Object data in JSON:
(begin)

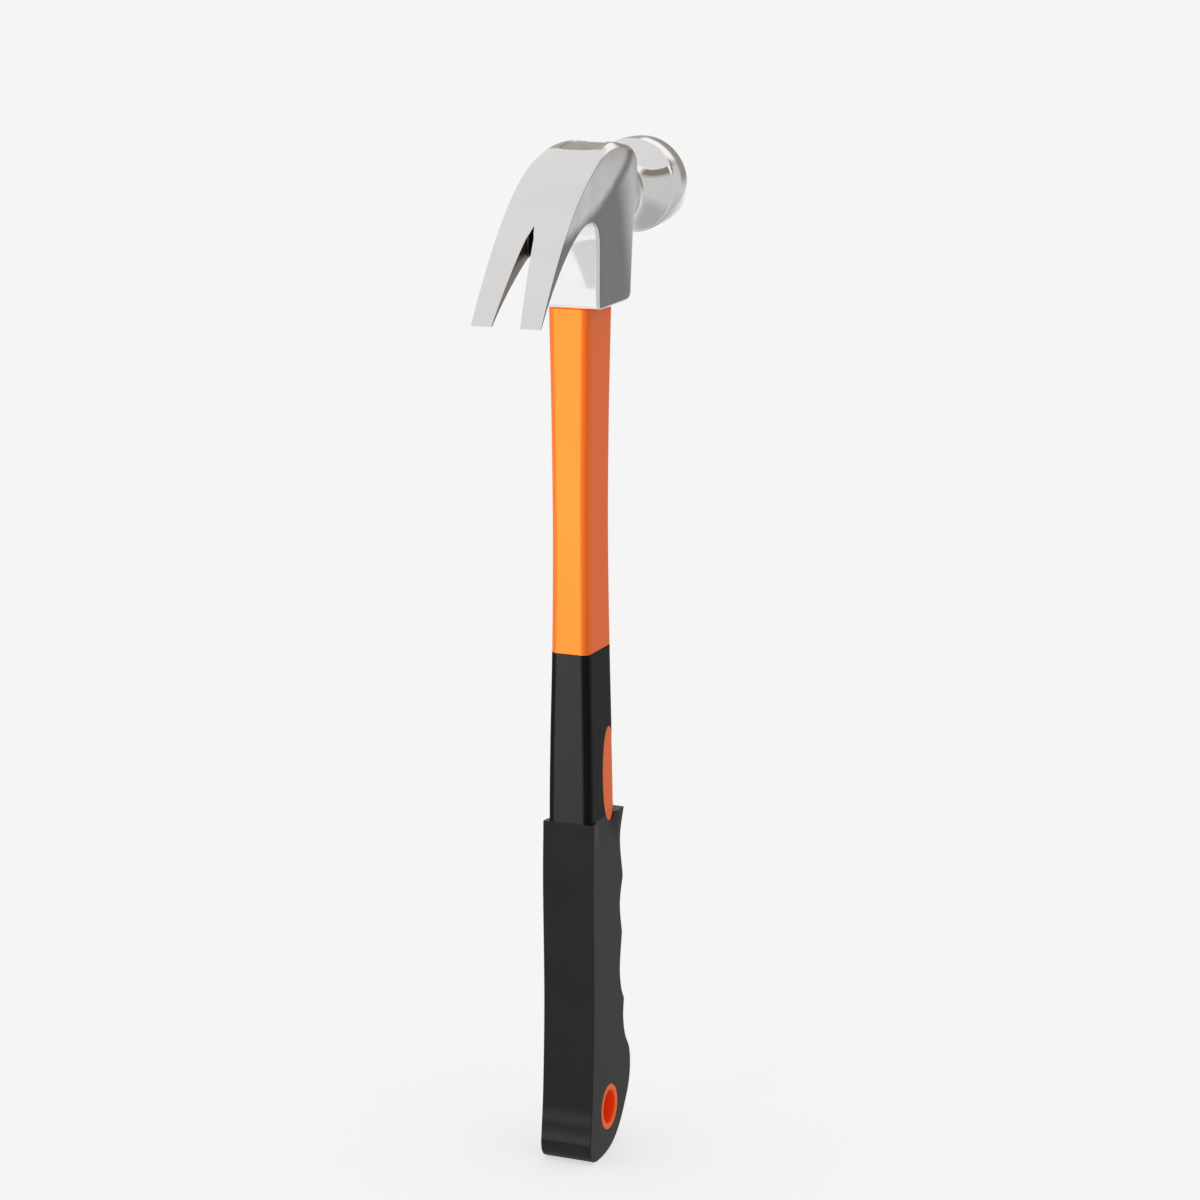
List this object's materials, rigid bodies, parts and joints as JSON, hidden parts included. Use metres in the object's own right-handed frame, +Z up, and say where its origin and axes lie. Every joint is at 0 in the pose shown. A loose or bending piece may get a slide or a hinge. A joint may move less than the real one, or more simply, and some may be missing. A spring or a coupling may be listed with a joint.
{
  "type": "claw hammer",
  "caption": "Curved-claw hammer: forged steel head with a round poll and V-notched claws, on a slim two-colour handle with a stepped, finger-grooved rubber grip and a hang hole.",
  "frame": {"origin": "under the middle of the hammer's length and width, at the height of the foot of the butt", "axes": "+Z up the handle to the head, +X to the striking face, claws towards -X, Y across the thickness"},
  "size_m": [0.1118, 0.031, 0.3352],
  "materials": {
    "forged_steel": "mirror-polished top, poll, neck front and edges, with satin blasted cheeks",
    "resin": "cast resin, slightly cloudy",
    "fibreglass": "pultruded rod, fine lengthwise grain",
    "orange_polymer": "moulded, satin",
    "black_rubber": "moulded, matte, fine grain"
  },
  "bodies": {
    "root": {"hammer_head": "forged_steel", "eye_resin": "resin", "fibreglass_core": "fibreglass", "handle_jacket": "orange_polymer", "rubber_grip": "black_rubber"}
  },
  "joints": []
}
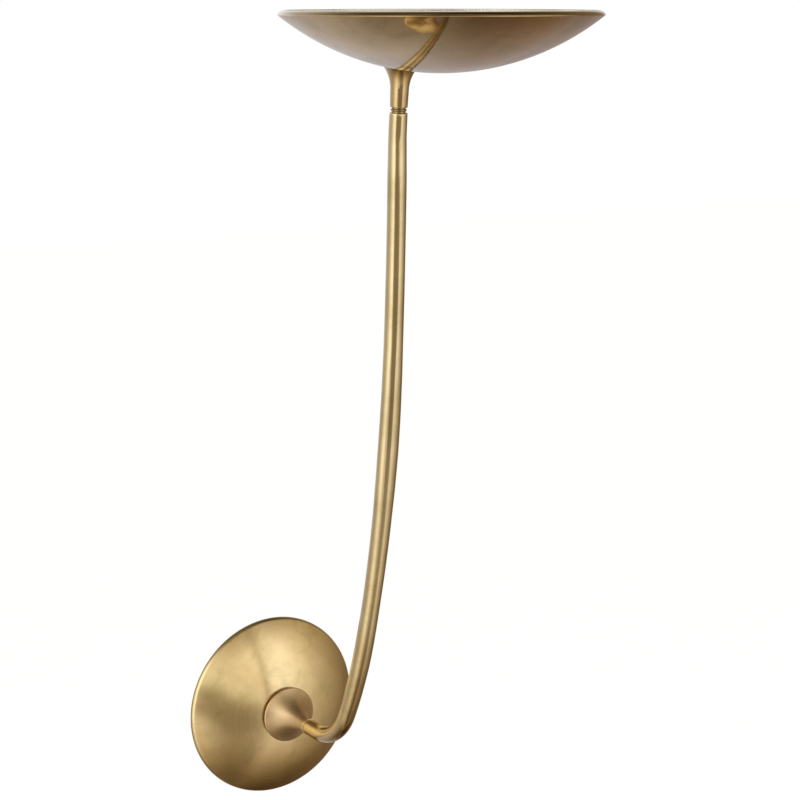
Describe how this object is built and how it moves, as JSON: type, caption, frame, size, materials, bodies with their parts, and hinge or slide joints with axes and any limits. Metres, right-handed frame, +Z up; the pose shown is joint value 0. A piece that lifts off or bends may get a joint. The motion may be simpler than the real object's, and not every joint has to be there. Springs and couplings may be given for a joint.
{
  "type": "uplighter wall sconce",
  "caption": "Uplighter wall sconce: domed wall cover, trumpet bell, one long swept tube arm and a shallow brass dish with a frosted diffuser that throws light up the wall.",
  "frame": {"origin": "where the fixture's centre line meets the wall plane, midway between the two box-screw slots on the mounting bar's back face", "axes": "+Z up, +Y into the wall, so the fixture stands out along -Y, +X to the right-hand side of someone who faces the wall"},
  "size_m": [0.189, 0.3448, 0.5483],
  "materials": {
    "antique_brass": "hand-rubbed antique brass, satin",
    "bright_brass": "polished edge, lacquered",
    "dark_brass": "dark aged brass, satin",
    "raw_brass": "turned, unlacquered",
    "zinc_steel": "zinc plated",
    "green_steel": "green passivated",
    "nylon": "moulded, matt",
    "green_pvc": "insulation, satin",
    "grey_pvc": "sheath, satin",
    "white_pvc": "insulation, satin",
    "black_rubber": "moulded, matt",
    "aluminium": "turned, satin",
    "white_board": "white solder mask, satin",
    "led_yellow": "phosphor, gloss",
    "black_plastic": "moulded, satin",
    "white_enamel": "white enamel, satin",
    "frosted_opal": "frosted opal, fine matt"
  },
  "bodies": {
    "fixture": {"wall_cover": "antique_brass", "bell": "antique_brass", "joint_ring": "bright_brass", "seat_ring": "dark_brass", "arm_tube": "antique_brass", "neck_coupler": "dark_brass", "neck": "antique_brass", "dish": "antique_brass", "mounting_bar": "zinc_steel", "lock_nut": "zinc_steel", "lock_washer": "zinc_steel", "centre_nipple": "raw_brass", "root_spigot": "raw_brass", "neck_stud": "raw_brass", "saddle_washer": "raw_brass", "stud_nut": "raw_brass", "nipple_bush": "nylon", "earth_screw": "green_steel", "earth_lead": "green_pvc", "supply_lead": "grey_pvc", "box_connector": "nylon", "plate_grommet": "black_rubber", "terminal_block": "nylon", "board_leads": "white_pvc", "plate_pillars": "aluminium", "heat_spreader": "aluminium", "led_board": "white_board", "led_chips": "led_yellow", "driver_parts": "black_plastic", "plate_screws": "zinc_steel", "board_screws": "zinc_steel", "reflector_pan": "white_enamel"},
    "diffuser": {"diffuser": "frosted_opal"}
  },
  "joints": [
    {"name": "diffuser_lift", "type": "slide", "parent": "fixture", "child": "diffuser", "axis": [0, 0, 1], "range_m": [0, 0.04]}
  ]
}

(end)

Task to complete: All of the entries need to be reproduced exactly; please write them out.

Exercise answer:
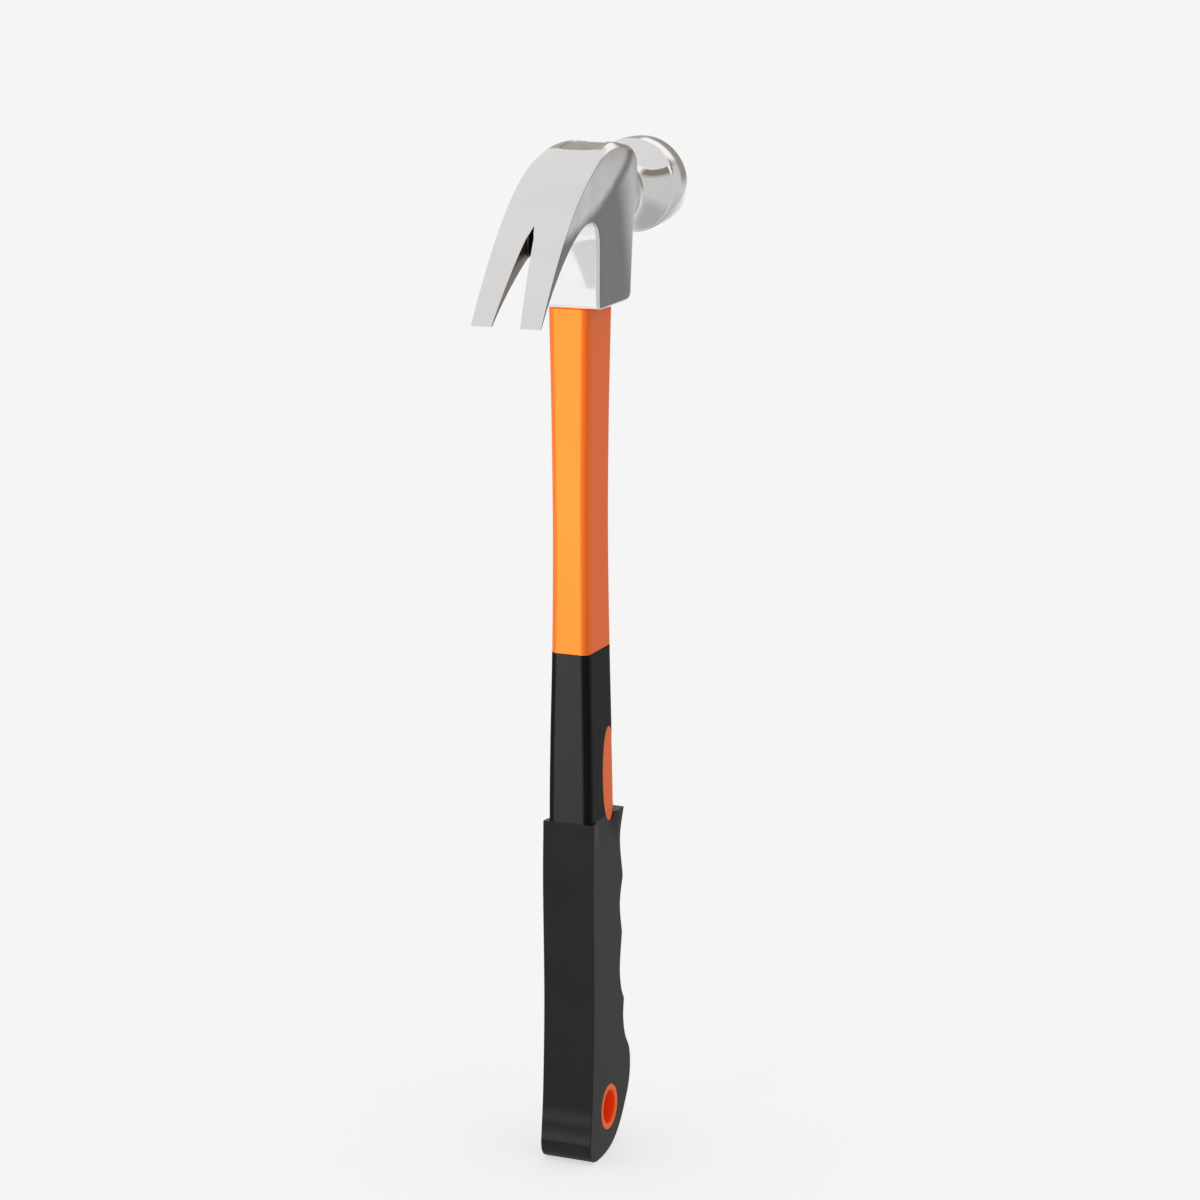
List this object's materials, rigid bodies, parts and joints as JSON, hidden parts included. Use metres in the object's own right-handed frame, +Z up, and say where its origin and axes lie. Every joint is at 0 in the pose shown. A loose or bending piece may get a slide or a hinge. A joint may move less than the real one, or more simply, and some may be missing. A spring or a coupling may be listed with a joint.
{
  "type": "claw hammer",
  "caption": "Curved-claw hammer: forged steel head with a round poll and V-notched claws, on a slim two-colour handle with a stepped, finger-grooved rubber grip and a hang hole.",
  "frame": {"origin": "under the middle of the hammer's length and width, at the height of the foot of the butt", "axes": "+Z up the handle to the head, +X to the striking face, claws towards -X, Y across the thickness"},
  "size_m": [0.1118, 0.031, 0.3352],
  "materials": {
    "forged_steel": "mirror-polished top, poll, neck front and edges, with satin blasted cheeks",
    "resin": "cast resin, slightly cloudy",
    "fibreglass": "pultruded rod, fine lengthwise grain",
    "orange_polymer": "moulded, satin",
    "black_rubber": "moulded, matte, fine grain"
  },
  "bodies": {
    "root": {"hammer_head": "forged_steel", "eye_resin": "resin", "fibreglass_core": "fibreglass", "handle_jacket": "orange_polymer", "rubber_grip": "black_rubber"}
  },
  "joints": []
}
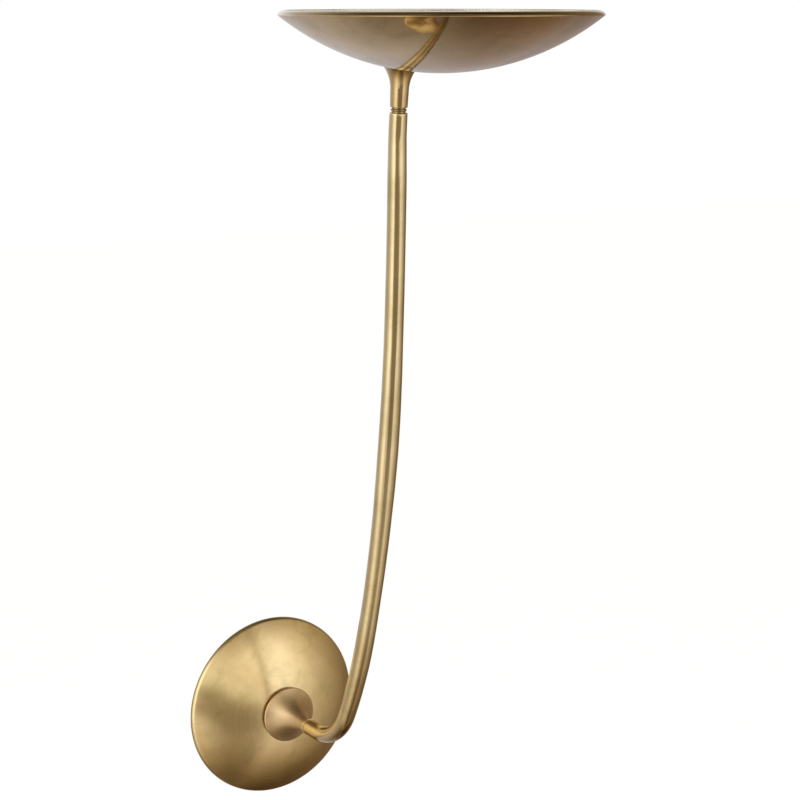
Describe how this object is built and how it moves, as JSON: type, caption, frame, size, materials, bodies with their parts, and hinge or slide joints with axes and any limits. Metres, right-handed frame, +Z up; the pose shown is joint value 0. A piece that lifts off or bends may get a joint. The motion may be simpler than the real object's, and not every joint has to be there. Springs and couplings may be given for a joint.
{
  "type": "uplighter wall sconce",
  "caption": "Uplighter wall sconce: domed wall cover, trumpet bell, one long swept tube arm and a shallow brass dish with a frosted diffuser that throws light up the wall.",
  "frame": {"origin": "where the fixture's centre line meets the wall plane, midway between the two box-screw slots on the mounting bar's back face", "axes": "+Z up, +Y into the wall, so the fixture stands out along -Y, +X to the right-hand side of someone who faces the wall"},
  "size_m": [0.189, 0.3448, 0.5483],
  "materials": {
    "antique_brass": "hand-rubbed antique brass, satin",
    "bright_brass": "polished edge, lacquered",
    "dark_brass": "dark aged brass, satin",
    "raw_brass": "turned, unlacquered",
    "zinc_steel": "zinc plated",
    "green_steel": "green passivated",
    "nylon": "moulded, matt",
    "green_pvc": "insulation, satin",
    "grey_pvc": "sheath, satin",
    "white_pvc": "insulation, satin",
    "black_rubber": "moulded, matt",
    "aluminium": "turned, satin",
    "white_board": "white solder mask, satin",
    "led_yellow": "phosphor, gloss",
    "black_plastic": "moulded, satin",
    "white_enamel": "white enamel, satin",
    "frosted_opal": "frosted opal, fine matt"
  },
  "bodies": {
    "fixture": {"wall_cover": "antique_brass", "bell": "antique_brass", "joint_ring": "bright_brass", "seat_ring": "dark_brass", "arm_tube": "antique_brass", "neck_coupler": "dark_brass", "neck": "antique_brass", "dish": "antique_brass", "mounting_bar": "zinc_steel", "lock_nut": "zinc_steel", "lock_washer": "zinc_steel", "centre_nipple": "raw_brass", "root_spigot": "raw_brass", "neck_stud": "raw_brass", "saddle_washer": "raw_brass", "stud_nut": "raw_brass", "nipple_bush": "nylon", "earth_screw": "green_steel", "earth_lead": "green_pvc", "supply_lead": "grey_pvc", "box_connector": "nylon", "plate_grommet": "black_rubber", "terminal_block": "nylon", "board_leads": "white_pvc", "plate_pillars": "aluminium", "heat_spreader": "aluminium", "led_board": "white_board", "led_chips": "led_yellow", "driver_parts": "black_plastic", "plate_screws": "zinc_steel", "board_screws": "zinc_steel", "reflector_pan": "white_enamel"},
    "diffuser": {"diffuser": "frosted_opal"}
  },
  "joints": [
    {"name": "diffuser_lift", "type": "slide", "parent": "fixture", "child": "diffuser", "axis": [0, 0, 1], "range_m": [0, 0.04]}
  ]
}